**Problem:** In the entries below, find every line with "bends" and copy it.

JSON records of objects
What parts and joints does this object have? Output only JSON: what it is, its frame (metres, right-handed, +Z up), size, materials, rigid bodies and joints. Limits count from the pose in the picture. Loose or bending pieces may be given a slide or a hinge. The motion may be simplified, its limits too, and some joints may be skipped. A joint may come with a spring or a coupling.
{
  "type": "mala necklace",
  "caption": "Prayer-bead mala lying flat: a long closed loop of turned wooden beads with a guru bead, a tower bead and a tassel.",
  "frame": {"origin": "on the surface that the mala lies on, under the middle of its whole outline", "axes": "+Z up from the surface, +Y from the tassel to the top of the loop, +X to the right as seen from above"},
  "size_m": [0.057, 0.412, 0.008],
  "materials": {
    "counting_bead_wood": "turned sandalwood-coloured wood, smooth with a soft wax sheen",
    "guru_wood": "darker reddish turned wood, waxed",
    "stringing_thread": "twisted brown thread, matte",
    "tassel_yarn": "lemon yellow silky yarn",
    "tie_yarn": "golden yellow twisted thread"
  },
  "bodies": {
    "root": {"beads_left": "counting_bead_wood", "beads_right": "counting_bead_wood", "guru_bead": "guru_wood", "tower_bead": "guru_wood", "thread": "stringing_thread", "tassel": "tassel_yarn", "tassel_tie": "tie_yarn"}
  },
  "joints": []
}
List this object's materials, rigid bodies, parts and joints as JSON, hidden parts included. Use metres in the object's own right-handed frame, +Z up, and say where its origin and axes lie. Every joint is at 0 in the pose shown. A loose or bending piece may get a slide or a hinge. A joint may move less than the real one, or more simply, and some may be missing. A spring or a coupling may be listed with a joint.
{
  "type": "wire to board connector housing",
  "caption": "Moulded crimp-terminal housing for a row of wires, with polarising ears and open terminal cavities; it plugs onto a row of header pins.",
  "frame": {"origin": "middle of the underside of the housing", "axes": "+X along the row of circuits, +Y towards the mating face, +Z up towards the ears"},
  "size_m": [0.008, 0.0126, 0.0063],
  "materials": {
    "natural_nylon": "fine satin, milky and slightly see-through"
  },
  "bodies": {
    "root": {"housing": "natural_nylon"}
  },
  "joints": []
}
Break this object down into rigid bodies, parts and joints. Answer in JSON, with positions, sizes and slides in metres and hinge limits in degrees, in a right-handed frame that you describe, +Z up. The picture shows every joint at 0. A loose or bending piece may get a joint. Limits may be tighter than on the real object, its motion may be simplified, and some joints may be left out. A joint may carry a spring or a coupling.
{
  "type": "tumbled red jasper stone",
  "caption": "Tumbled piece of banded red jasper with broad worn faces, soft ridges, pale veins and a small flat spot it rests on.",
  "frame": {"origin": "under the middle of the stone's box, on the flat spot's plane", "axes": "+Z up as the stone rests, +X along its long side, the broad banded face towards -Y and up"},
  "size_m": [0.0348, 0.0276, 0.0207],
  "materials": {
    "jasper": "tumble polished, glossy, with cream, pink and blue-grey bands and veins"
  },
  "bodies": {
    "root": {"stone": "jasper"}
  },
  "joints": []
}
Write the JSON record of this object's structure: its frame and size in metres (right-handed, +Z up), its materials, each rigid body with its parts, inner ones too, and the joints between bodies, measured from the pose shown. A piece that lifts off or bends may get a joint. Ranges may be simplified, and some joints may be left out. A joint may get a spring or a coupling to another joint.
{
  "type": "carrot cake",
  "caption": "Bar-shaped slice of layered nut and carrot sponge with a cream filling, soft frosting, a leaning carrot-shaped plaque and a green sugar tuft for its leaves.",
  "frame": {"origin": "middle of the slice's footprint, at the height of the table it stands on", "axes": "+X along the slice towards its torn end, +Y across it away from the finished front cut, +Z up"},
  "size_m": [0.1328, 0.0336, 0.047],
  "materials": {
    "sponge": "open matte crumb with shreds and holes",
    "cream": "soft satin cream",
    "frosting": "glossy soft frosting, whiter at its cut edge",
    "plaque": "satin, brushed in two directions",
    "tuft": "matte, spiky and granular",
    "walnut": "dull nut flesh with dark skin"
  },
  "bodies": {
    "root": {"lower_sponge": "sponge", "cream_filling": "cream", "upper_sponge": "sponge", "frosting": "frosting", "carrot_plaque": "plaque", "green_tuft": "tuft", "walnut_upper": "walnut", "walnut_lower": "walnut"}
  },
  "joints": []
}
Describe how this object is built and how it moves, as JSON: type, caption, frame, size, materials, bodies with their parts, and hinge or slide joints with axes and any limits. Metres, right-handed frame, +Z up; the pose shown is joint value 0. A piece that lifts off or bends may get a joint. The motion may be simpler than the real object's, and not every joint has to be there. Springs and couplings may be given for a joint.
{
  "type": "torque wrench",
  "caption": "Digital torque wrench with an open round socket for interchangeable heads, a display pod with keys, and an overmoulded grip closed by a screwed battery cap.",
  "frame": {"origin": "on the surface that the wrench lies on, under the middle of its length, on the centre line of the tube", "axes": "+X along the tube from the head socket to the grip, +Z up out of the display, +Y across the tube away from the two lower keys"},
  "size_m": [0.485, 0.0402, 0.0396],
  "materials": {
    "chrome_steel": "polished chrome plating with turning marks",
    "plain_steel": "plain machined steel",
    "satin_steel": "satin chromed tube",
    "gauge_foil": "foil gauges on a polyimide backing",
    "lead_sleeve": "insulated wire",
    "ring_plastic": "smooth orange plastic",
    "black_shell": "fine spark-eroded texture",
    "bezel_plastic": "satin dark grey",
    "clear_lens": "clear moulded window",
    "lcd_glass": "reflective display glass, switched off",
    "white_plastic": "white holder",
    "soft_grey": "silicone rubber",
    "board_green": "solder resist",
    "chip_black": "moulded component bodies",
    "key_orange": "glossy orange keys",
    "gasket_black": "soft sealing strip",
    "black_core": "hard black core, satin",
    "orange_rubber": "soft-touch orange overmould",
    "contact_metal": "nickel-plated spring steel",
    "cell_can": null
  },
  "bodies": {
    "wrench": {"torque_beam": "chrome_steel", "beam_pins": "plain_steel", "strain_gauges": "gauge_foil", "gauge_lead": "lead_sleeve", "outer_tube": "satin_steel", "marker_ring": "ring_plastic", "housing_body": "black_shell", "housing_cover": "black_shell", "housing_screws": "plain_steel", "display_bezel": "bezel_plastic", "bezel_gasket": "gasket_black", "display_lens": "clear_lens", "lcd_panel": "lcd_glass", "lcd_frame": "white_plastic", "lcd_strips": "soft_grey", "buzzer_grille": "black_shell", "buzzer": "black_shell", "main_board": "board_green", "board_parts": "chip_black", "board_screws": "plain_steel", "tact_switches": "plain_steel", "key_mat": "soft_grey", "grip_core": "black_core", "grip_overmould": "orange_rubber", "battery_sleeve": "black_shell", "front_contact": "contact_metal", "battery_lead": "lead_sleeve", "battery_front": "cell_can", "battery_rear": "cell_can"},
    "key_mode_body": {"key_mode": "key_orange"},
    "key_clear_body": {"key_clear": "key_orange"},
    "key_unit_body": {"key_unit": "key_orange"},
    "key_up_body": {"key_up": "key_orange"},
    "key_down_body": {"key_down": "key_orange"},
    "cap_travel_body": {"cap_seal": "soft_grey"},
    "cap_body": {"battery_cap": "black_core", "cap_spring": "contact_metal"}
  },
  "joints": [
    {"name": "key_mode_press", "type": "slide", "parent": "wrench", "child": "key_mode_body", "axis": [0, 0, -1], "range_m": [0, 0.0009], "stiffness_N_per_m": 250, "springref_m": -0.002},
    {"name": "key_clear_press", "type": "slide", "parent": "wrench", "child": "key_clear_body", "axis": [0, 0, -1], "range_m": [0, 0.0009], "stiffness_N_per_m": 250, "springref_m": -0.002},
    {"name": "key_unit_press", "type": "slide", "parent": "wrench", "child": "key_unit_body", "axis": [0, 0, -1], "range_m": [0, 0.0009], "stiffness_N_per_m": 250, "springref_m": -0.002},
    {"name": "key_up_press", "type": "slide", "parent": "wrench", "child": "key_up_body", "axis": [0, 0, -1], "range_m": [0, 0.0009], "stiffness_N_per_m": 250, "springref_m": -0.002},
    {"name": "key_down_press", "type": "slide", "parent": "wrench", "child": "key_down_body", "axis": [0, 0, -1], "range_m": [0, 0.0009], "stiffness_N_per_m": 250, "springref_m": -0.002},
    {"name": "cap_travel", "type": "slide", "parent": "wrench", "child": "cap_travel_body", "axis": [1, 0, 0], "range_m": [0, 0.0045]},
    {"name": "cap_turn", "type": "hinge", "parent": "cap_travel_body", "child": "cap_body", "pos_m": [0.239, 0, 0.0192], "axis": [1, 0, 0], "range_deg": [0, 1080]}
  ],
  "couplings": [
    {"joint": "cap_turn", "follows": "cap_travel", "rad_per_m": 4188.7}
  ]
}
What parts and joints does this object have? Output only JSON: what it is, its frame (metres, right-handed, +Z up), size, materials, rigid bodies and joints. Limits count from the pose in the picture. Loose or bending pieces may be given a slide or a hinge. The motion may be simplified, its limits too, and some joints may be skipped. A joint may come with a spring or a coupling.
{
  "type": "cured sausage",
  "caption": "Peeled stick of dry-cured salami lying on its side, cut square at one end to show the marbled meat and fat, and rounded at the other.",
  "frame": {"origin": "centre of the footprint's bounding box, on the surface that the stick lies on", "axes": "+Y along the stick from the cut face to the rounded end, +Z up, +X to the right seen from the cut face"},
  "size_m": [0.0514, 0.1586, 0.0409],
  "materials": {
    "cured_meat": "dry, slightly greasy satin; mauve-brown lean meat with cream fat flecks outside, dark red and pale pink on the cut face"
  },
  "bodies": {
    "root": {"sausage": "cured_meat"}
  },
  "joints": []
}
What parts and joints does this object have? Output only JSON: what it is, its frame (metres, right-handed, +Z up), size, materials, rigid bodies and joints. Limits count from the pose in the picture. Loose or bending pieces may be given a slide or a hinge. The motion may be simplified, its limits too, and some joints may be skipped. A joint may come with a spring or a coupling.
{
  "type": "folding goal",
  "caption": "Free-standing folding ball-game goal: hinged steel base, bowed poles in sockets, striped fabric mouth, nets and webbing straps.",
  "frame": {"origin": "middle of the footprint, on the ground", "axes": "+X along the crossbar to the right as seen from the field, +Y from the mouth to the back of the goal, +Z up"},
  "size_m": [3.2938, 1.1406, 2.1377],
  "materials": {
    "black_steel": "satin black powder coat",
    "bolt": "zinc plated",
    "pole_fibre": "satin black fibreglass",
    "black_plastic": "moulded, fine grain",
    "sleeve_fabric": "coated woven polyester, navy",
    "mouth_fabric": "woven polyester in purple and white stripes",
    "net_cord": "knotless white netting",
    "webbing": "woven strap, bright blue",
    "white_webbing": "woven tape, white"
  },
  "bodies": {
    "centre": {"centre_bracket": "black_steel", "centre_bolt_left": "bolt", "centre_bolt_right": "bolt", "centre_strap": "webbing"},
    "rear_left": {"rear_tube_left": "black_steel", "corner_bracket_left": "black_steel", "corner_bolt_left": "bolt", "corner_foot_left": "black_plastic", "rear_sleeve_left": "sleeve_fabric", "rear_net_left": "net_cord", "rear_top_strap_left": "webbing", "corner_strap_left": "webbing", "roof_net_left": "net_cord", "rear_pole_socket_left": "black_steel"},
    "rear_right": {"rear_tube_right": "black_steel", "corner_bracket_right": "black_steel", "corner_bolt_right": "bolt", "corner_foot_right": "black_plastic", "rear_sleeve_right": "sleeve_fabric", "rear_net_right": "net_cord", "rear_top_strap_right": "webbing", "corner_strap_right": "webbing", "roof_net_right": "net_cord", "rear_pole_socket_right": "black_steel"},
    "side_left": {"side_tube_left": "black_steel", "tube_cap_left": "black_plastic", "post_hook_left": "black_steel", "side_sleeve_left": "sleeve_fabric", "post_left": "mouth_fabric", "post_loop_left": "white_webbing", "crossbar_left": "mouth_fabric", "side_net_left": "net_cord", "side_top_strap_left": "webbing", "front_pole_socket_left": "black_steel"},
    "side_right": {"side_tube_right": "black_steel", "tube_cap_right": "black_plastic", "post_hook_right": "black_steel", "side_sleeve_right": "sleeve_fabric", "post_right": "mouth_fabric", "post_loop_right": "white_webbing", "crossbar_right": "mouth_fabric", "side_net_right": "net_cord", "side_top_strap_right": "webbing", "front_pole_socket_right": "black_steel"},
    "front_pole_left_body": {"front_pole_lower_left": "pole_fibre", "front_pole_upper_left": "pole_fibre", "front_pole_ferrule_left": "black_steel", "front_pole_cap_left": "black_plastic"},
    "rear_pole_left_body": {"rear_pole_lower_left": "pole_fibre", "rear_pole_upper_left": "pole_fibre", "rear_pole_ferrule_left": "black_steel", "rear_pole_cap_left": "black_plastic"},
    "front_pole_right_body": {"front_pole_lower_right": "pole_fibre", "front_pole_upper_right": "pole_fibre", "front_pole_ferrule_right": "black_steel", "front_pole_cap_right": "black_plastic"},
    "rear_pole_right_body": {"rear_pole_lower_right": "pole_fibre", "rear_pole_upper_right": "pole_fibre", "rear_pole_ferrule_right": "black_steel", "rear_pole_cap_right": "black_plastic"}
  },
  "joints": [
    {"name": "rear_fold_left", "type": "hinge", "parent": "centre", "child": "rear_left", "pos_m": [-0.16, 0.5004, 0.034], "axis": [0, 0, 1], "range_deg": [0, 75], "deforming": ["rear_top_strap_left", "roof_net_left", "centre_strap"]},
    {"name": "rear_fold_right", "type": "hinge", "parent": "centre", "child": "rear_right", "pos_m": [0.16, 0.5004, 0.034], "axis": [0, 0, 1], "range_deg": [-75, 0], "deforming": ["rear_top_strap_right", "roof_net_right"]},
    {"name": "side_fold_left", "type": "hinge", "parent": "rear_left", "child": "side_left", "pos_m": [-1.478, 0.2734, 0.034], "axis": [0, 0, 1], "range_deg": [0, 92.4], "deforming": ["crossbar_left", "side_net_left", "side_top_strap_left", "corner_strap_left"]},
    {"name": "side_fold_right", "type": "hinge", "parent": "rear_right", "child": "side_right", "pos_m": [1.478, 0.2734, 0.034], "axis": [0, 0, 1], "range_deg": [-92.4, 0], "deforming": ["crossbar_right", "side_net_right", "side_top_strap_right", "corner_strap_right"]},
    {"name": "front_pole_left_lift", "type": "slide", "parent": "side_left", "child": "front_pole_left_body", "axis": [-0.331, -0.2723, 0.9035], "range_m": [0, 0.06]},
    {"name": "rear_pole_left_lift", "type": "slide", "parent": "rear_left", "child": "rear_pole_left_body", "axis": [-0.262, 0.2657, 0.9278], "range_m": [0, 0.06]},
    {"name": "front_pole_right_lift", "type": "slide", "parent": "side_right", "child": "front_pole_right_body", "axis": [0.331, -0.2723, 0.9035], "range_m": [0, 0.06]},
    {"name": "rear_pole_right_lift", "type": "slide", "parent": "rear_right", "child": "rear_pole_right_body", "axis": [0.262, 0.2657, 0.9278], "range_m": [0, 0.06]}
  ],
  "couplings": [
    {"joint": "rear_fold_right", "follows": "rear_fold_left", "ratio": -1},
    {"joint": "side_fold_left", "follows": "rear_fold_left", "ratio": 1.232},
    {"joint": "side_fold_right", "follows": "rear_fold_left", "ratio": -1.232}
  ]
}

**Right answer:**
Write the JSON record of this object's structure: its frame and size in metres (right-handed, +Z up), its materials, each rigid body with its parts, inner ones too, and the joints between bodies, measured from the pose shown. A piece that lifts off or bends may get a joint. Ranges may be simplified, and some joints may be left out. A joint may get a spring or a coupling to another joint.
Describe how this object is built and how it moves, as JSON: type, caption, frame, size, materials, bodies with their parts, and hinge or slide joints with axes and any limits. Metres, right-handed frame, +Z up; the pose shown is joint value 0. A piece that lifts off or bends may get a joint. The motion may be simpler than the real object's, and not every joint has to be there. Springs and couplings may be given for a joint.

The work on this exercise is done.